No Longer At Ease - Language and Dialogism

Sunday, July 24, 2016

Achebe makes a unique mixing in language. He represents the African oral tradition with all its power to the European culture. He uses a new kind of English in which he shows the Ibo culture to the reader by using proverbs, folktales and religious beliefs.

Achebe uses English because it is accessible to everybody and because there is no language in Africa. He wants to show the importance of renewing the African English to suit the new African circumstances and stick to the native principles. So he is able to make the Africans speak a new kind of English. He even gives the explanation of the native words in the text as two synonyms from different languages. Therefore, the African English expresses the African values and not the European values.

Obi’s father Isaac is Christian who uses an Africanized Christianity along with Christian African people. It is different from the Christianity of Europe because the African people create new language and styles of their own. The African text contains dialogism between two cultures. Though Christianity has its own vocabulary, it is mixed with something from Africa, so this is the idea of hybridity of religion. They take the western religion and show it with their flavour.

When Obi returned to Nigeria, the union made a conference to welcome him. The president of the union gives a long speech in which he uses the formal English language. The novel reads, “Everybody was properly dressed in aghada or European suit.” Here Achebe uses the native word “aghada” which means a European suit. He puts its meaning in English besides it, and this dialogism.

When Obi wants to marry Clara, Achebe presents a native word which is “Osu”. It means that hey cannot get married. Achebe explains it in English that her grandfather had been dedicated to serve a god.

There is a meeting of the Umuofian Progressive Union, where Obi uses an in-between language. He uses the Ibo proverbs and imagery and this is a clear example of dialogism. Another example is when Obi faces his first temptation with a girl. Clara enters and says to her “you had better try elsewhere.” She uses Pidgin to establish her superiority over the Nigerian girl and to show that she is able to use two languages.

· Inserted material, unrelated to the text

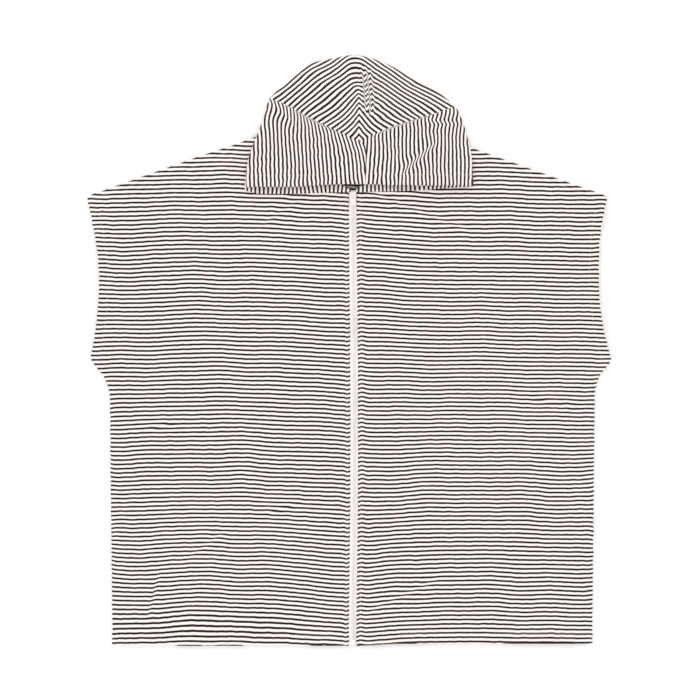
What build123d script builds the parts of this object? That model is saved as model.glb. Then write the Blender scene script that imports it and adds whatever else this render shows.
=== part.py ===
"""A hooded poncho towel for a small child, with an open-ended zip up the front.

It lies flat on its back, front side up, with the hood folded forward over the neck. Millimetres, +Z up from the
surface that it lies on, +Y from the hem towards the hood, origin at the middle of the footprint.
"""

import os
from math import hypot, radians, sin

from build123d import *

# Cloth, and the room that the layers leave between them
cloth = 2.0  # one layer of towelling
body_gap = 5.6  # between the back and the fronts, filled at the edges by the seam allowance
hood_gap = 6.0  # between the two layers of the folded hood
seam_allowance = 8.0
hood_clearance = 0.3  # between the part of the hood that lifts and the part that stays

# The body, as half widths from the zip and as distances along it
body_length = 622.2  # hem to the neck end of a shoulder seam
hem_half = 288.0
side_half = 291.0  # at the top of the side seam
sleeve_half = 312.0  # at both corners of an armhole
armhole_half = 299.0  # at an armhole's waist, and where its underarm starts
neck_half = 78.0
shoulder_drop = 83.6
armhole_depth = 196.0
underarm_step = 17.0  # from an armhole's lower corner down to the side seam
underarm_curve = 36.0  # the height over which the side seam straightens
underarm_bow = 2.5
neck_drop_front = 76.6
neck_drop_back = 19.6
neck_bow_front = 20.0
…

There are a lot of proverbs used in the text in order to show dialogism, such as “wherever something stands, another thing stands beside it.” Those proverbs which are symbolic and have rhythm, represent the oral culture of the blacks. The African people also pronounce names on their own way such as “Jesu Kristi”.

To conclude, Achebe wants to show the native flavour and power of language and style. He gives a convincing picture of the African society which helps his characters sound natural while speaking an alien tongue.